Song
- Language: English
- Published: 1913
- Songwriter(s): Composer: George F. Root Lyricist: Joe Hill

= The Tramp (song) =

"The Tramp" (1913) is, together with "The Preacher and the Slave," one of labor organizer Joe Hill's most well-known songs. The lyrics tell about an able-bodied but unemployed man who wanders around looking for work, but is not welcome anywhere - even in church, Heaven, and Hell - and thus must "keep on a-tramping".

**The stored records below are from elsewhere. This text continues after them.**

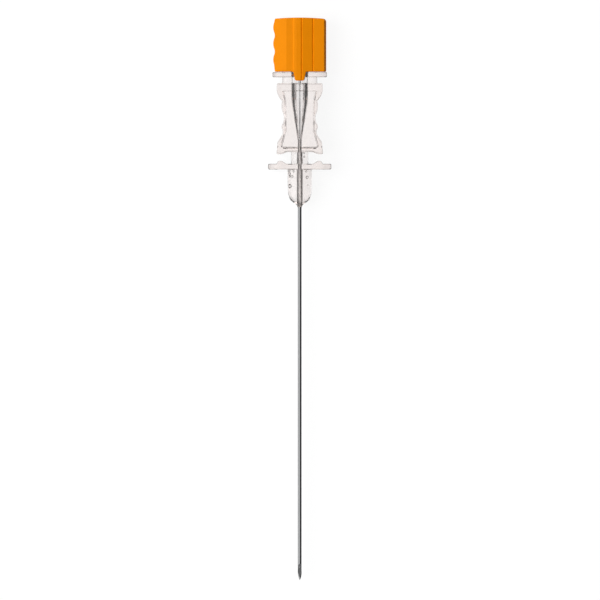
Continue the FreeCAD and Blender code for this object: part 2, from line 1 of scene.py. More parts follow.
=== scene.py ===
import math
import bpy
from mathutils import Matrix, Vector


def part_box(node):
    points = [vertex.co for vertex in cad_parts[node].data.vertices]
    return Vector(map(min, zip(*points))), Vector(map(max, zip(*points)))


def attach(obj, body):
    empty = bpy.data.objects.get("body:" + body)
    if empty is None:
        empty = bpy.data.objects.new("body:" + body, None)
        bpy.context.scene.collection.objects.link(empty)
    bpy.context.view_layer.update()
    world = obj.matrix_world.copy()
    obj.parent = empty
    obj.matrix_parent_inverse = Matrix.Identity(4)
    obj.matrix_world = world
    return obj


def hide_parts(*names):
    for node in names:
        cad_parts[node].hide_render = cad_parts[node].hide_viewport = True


bl_info = {
    "name": "Spinal needle",
    "version": (1, 0, 0),
    "blender": (4, 5, 0),
    "location": "3D View > Sidebar > Needle",
    "description": "Builds a spinal needle and its stylet round the packed model",
    "category": "Add Mesh",
}

import types

import bmesh
import bpy
import numpy as np
from mathutils import Vector

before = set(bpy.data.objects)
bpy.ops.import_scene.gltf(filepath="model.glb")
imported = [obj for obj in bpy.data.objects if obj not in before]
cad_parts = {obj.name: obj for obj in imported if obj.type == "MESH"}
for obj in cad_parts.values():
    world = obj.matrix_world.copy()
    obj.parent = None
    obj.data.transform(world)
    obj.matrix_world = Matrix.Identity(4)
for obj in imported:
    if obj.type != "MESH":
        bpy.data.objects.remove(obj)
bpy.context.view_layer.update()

# Shapes are worked out in millimetres in the needle's own frame: y = 0 is the mouth of the hub's
# socket, y falls toward the point, x runs across the wings and z rises toward the front. A station
# is a distance below the socket's mouth. The frame gives where that mouth is.
MM = 0.001
HUB_LOW, HUB_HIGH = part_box("hub")
TUBE_LOW, TUBE_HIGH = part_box("cannula")
BOND_LOW, BOND_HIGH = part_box("adhesive_bond")
ORIGIN = np.array((0.0, HUB_HIGH.y, (HUB_LOW.z + HUB_HIGH.z) / 2))
PLATE_DEPTH = (HUB_HIGH.z - HUB_LOW.z) / MM

# Spacing of the points along an outline's arcs, and the longest straight run of a turned one.
SPACING = 0.03
LONG_RUN = 2.0
# Points nearer than the first are one, and faces thinner than the second go, both in metres.
MERGE = 1e-7
SLIVER = 3e-7
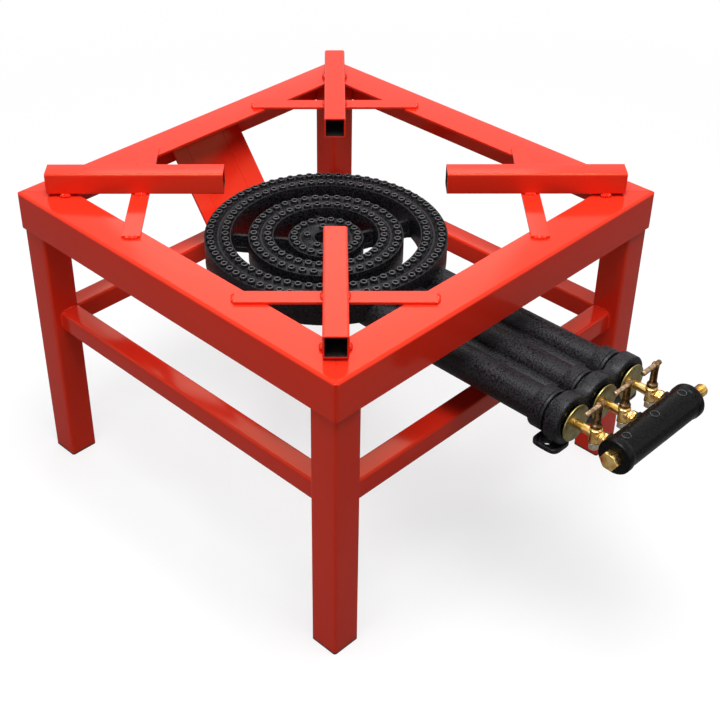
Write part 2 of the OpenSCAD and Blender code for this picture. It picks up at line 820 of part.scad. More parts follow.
// Plug, stem and bar in one piece; the plug's cross hole runs along the bar
module valve_lever(x) {
    bar_z = tube_z + lever_h;
    color(BRONZE) at_stand() translate([x, -stem_reach, 0]) {
        difference() {
            taper(0);
            translate([-plug_top_d, 0, tube_z]) rotate([0, 90, 0])
                cylinder(2 * plug_top_d, d = gas_d);
        }
        translate([0, 0, nut_bottom - thread_out])
            cylinder(barrel_bottom - nut_bottom + thread_out + CUT, d = plug_thread_d);
        translate([0, 0, barrel_top]) rotate_extrude() polygon([
            [0, -CUT], [plug_neck_d / 2, -CUT], [plug_neck_d / 2, flat_gap],
            [stem_foot_d / 2, flat_gap], [stem_foot_d / 2, stem_foot_h], [stem_d / 2, stem_cone_h],
            [stem_d / 2, bar_z - barrel_top], [0, bar_z - barrel_top]
        ]);
        translate([-lever_long, 0, bar_z]) rotate([0, 90, 0]) rotate_extrude() polygon([
            [0, 0], [lever_d / 2 - bar_chamfer, 0], [lever_d / 2, bar_chamfer],
            [lever_d / 2, bar_l - bar_chamfer], [lever_d / 2 - bar_chamfer, bar_l], [0, bar_l]
        ]);
    }
}

module plug_washer(x) {
    color(NICKEL) at_stand()
        translate([x, -stem_reach, washer_bottom]) difference() {
            cylinder(washer_t, d = washer_d);
            translate([0, 0, -CUT]) cylinder(washer_t + 2 * CUT, d = plug_thread_d + 2 * run_gap);
        }
}

module plug_nut(x) {
    color(NICKEL) at_stand()
        translate([x, -stem_reach, nut_bottom]) difference() {
            hex_prism(nut_af, nut_t);
            translate([0, 0, -CUT]) cylinder(nut_t + 2 * CUT, d = plug_thread_d + 2 * run_gap);
        }
}

// Manifold

module along_manifold(x) {
    translate([x, -manifold_reach, tube_z]) rotate([0, 90, 0]) children();
}

module gas_manifold() {
    end_round = 1.5;
    color(CAST_BLACK) at_stand() difference() {
        union() {
            along_manifold(-manifold_l / 2) cylinder(manifold_l, d = manifold_d);
            for (side = [0, 1]) mirror([side, 0, 0]) along_manifold(-manifold_l / 2)
                rotate_extrude() polygon([
                    [0, 0], [manifold_collar_d / 2 - end_round, 0],
                    [manifold_collar_d / 2, end_round],
                    [manifold_collar_d / 2, manifold_collar_w - end_round],
                    [manifold_d / 2 - 0.5, manifold_collar_w + end_round],
                    [0, manifold_collar_w + end_round]
                ]);
            for (i = COPIES) forward_from(pad_reach, i * tube_pitch) cylinder(SEAT, d = pad_d);
        }
        along_manifold(-manifold_l / 2 - CUT) cylinder(manifold_l + 2 * CUT, d = manifold_bore);
        for (i = COPIES) forward_from(pad_reach - CUT, i * tube_pitch)
            cylinder(SEAT + CUT, d = spigot_d + 2 * run_gap);
    }
}

module manifold_plug() {
    color(BRASS) at_stand() along_manifold(-manifold_l / 2 - plug_head_t) {
        hex_prism(plug_af, plug_head_t);
        cylinder(plug_head_t + SEAT, d = manifold_bore - 2 * run_gap);
    }
}

module gas_inlet() {
    color(BRASS) at_stand() along_manifold(manifold_l / 2 - SEAT) difference() {
        union() {
            cylinder(SEAT, d = manifold_bore - 2 * run_gap);
            cylinder(SEAT + inlet_l - 1, d = inlet_d);
            translate([0, 0, SEAT + inlet_l - 1]) cylinder(1, d1 = inlet_d, d2 = inlet_d - 2);
        }
        translate([0, 0, -CUT]) cylinder(SEAT + inlet_l + 2 * CUT, d = inlet_bore);
    }
}

top_rail(0);  // top_rail_front
top_rail(1);  // top_rail_right
top_rail(2);  // top_rail_back
top_rail(3);  // top_rail_left
leg(0);  // leg_front_left
leg(1);  // leg_front_right
leg(2);  // leg_back_right
leg(3);  // leg_back_left
foot_cap(0);  // foot_cap_front_left
foot_cap(1);  // foot_cap_front_right
foot_cap(2);  // foot_cap_back_right
foot_cap(3);  // foot_cap_back_left
lower_rail(0);  // lower_rail_front
lower_rail(1);  // lower_rail_right
lower_rail(2);  // lower_rail_back
lower_rail(3);  // lower_rail_left
pan_support(0);  // pan_support_back_right
pan_support(1);  // pan_support_back_left
pan_support(2);  // pan_support_front_left
pan_support(3);  // pan_support_front_right
corner_strap(0);  // corner_strap_back_right
corner_strap(1);  // corner_strap_back_left
corner_strap(2);  // corner_strap_front_left
corner_strap(3);  // corner_strap_front_right
burner_carrier();
carrier_bolts();
carrier_washers();
burner_casting();
flame_nozzles(OUTER);  // outer_flame_nozzles
flame_nozzles(MIDDLE);  // middle_flame_nozzles
flame_nozzles(INNER);  // inner_flame_nozzles
air_shutter(-tube_pitch);  // air_shutter_left
air_shutter(0);  // air_shutter_centre
air_shutter(tube_pitch);  // air_shutter_right
gas_jet(-tube_pitch);  // gas_jet_left
gas_jet(0);  // gas_jet_centre
gas_jet(tube_pitch);  // gas_jet_right
valve_body(-tube_pitch);  // valve_body_left
valve_body(0);  // valve_body_centre
valve_body(tube_pitch);  // valve_body_right
valve_lever(-tube_pitch);  // valve_lever_left
valve_lever(0);  // valve_lever_centre
valve_lever(tube_pitch);  // valve_lever_right
plug_washer(-tube_pitch);  // plug_washer_left
plug_washer(0);  // plug_washer_centre
plug_washer(tube_pitch);  // plug_washer_right
plug_nut(-tube_pitch);  // plug_nut_left
plug_nut(0);  // plug_nut_centre
plug_nut(tube_pitch);  // plug_nut_right
gas_manifold();
manifold_plug();
gas_inlet();
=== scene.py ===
import math

import bmesh
import bpy
from mathutils import Matrix, Vector


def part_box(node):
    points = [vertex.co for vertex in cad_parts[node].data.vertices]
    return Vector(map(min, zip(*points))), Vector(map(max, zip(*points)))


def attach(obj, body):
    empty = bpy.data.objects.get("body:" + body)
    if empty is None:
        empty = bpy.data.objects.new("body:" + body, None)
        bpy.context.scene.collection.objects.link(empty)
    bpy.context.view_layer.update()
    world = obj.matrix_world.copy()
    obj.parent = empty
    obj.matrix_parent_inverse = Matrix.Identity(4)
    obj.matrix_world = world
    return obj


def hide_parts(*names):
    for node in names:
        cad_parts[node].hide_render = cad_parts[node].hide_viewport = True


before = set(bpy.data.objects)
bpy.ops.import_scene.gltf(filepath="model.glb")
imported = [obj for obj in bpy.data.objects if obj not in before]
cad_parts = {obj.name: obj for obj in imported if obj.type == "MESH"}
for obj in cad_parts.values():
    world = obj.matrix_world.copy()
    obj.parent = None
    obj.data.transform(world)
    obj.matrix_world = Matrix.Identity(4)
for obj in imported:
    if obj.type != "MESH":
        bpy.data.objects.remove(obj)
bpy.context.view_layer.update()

# Top ring: four lengths of angle iron with mitred corners, welded, ground and powder
# coated a glossy red. The coating has a fine orange peel and pulls thin over the edges.
MM = 0.001
paint_red = (0.80, 0.029, 0.012, 1.0)
paint_red_deep = (0.77, 0.025, 0.010, 1.0)
paint_shine = (1.0, 0.90, 0.45, 1.0)
ring_edge = 0.7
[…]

The tune is borrowed from the song "Tramp! Tramp! Tramp!", an American Civil War song written in the 1860s by military songwriter George F. Root. Root wrote it for Union soldiers, but the song was so popular that Confederate soldiers wrote their own words, and both sides sang it while marching. That song has appeared in several movies, including Gone with the Wind, and the tune is well-known today as the melody of the Sunday School standard "Jesus Loves the Little Children".

"The Tramp" was first published in the Mar 6, 1913 edition (fifth edition) of the Little Red Songbook of the Industrial Workers of the World (also known as the Wobblies). The Wobblies used songs - parodies set to traditional melodies - to help unionize workers. Hill wrote more than 25 such songs and was considered one of the Wobblies' best lyricists.